And then there's the actual situation at hand, the literal predicament that sets the trap, compelling the two adult victims to engage with the problem that shatters their illusory cocoon. These characters must embrace some side of their prominent roles by the nature of being forced into being labeled and given choices that grant them supremacy by the collective group in their vicinity; so they can choose to act as literally holier than thou, which we as people partially despise and are afraid of believing, or they can recommit to selfishness, neglecting the outside world that already feels estranged, formidable, and abstract.

But, to choose faith (a faith directed at our micro-level powers, or in the philosophical value of utilitarianism, it doesn't really matter) also necessitates letting go of the most precious asset we have: the comfort and manageable energy we harness when we focus internally on the Me and Mine bubble. Andrew cannot come out of this okay, not just because he has to kill his husband and best friend and alter the family system that comprises his 'Me and Mine bubble' forever, but because he has to sober up to the pervasive suffering and triggering stimuli that he and we spend so much time protecting ourselves from by limiting our attention to what's in front of us.

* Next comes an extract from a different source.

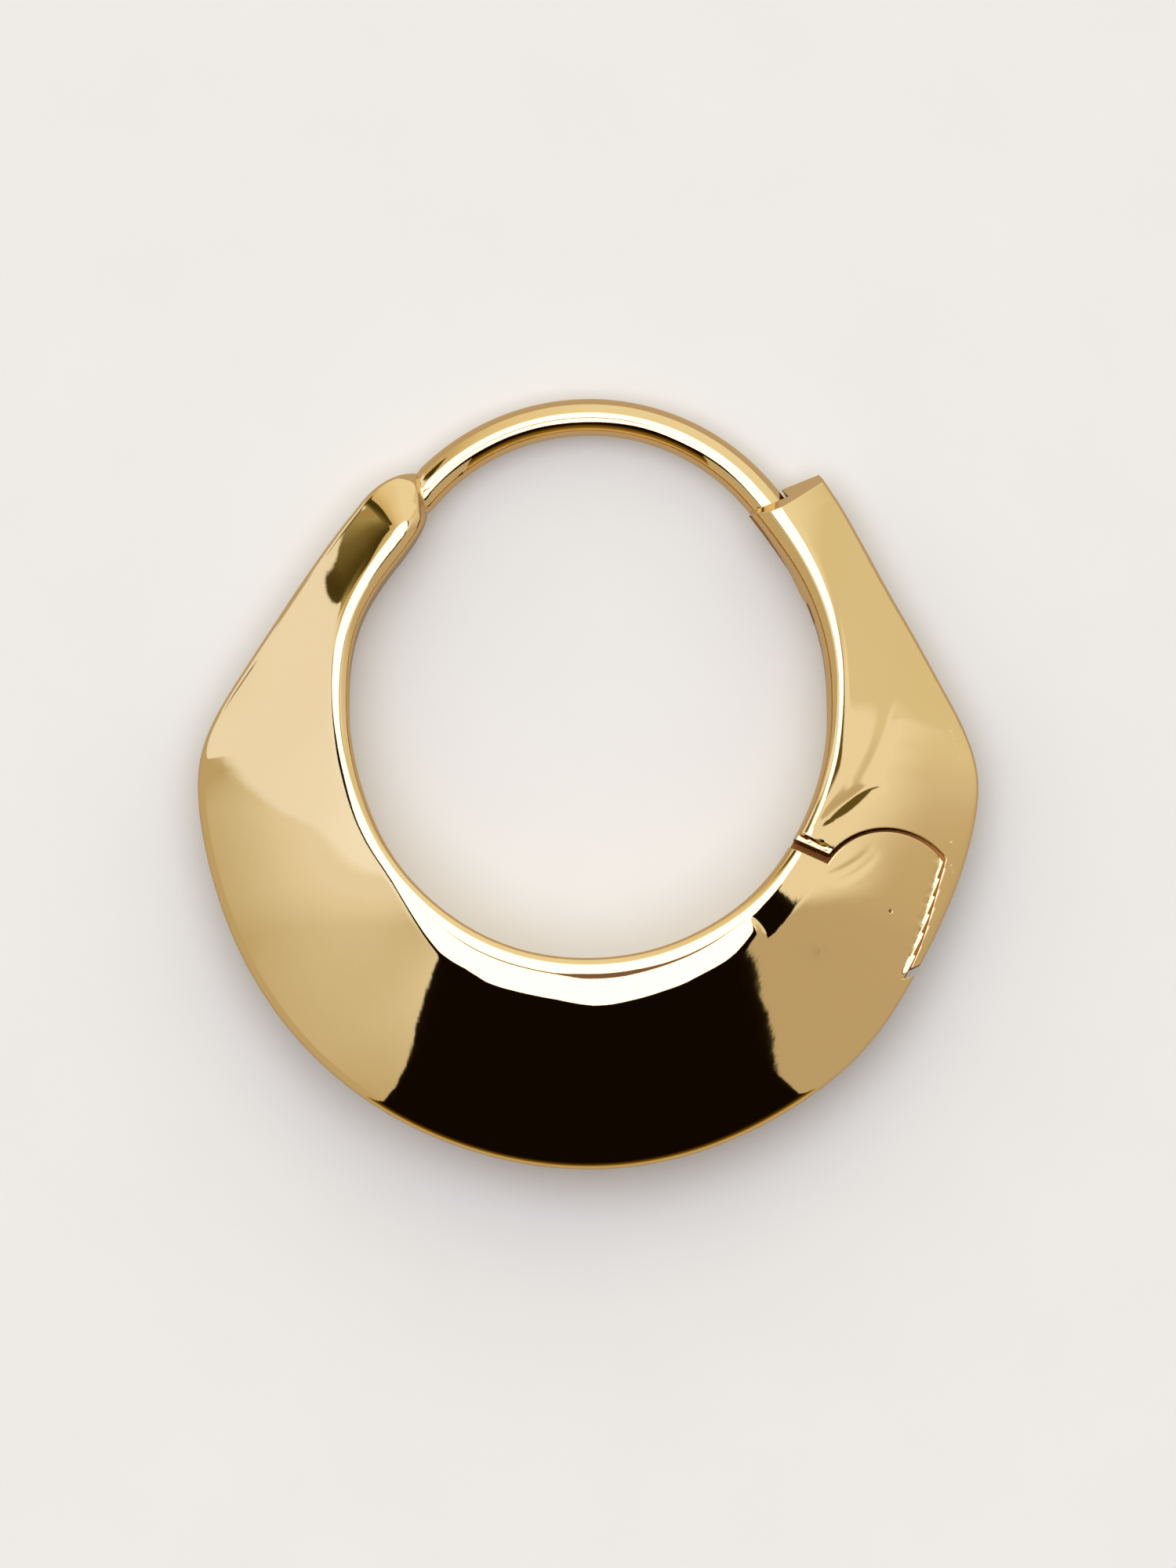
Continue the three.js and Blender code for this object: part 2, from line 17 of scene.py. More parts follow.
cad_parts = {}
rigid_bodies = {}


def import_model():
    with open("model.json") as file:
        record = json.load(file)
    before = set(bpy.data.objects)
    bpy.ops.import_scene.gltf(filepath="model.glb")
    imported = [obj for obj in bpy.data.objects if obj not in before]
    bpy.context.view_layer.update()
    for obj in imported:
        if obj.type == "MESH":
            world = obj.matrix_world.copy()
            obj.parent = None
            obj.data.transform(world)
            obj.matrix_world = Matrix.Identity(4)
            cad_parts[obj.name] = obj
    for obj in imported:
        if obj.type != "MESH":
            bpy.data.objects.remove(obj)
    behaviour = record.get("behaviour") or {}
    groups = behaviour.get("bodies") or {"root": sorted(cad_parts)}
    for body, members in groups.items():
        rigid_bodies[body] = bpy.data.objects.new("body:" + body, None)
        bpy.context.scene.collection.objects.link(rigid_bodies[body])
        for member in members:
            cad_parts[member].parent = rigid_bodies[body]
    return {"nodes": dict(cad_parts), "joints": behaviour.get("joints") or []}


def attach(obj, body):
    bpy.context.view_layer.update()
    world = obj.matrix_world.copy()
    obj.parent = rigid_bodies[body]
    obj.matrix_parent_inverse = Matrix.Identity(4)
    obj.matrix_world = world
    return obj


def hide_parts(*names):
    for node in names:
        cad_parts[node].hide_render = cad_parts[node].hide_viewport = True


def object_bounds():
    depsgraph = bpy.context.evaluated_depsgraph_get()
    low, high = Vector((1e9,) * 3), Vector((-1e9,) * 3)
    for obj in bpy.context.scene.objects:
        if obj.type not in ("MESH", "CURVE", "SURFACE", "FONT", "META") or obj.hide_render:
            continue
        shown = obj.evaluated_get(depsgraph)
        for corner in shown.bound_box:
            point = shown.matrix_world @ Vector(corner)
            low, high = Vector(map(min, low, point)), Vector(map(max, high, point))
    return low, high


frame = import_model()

The film feels like it's rooted less in a question of hope vs. cynicism about the roles we can play in our current climate (which I suppose could be read as optimistic through compromise.. but like Tarantino, Shyamalan seems to be indicating that only in the magic of the movies can we actualize such control, and even then, it comes at great cost - despite the 'maybe families have been doing this forever' "revelation," which frankly comes off as empty and cheaply vague). It felt more like a parable about our fatalistic insatiability to be God or to evade Godliness; to issue total control over our destinies or hide from responsibilities we don't want or are afraid of confronting; to attend to every issue we care about or to ignore everything and find relief in permanent complacency.

Even in the fantastical projection of this movie, the realization that we've all been disengaging from collective possibility, a true commitment to moral action, or spiritual access is incredibly depressing. Shyamalan knows that skepticism and faith are both healthy, and that we've reached a point where most of us are gravitating to the polar extreme of one of them, myopically blinding us to existential and socially-intimate potential. He's just leaving that there, and dispenses the most respectful intervention possible in doing so - which is not sugar coating the most painful truth on an individual level most people can relate to: That even if we awaken from our insular perspectives and see the light, the implications of that whiplash and what we've lost in the process will inevitably haunt and destroy us.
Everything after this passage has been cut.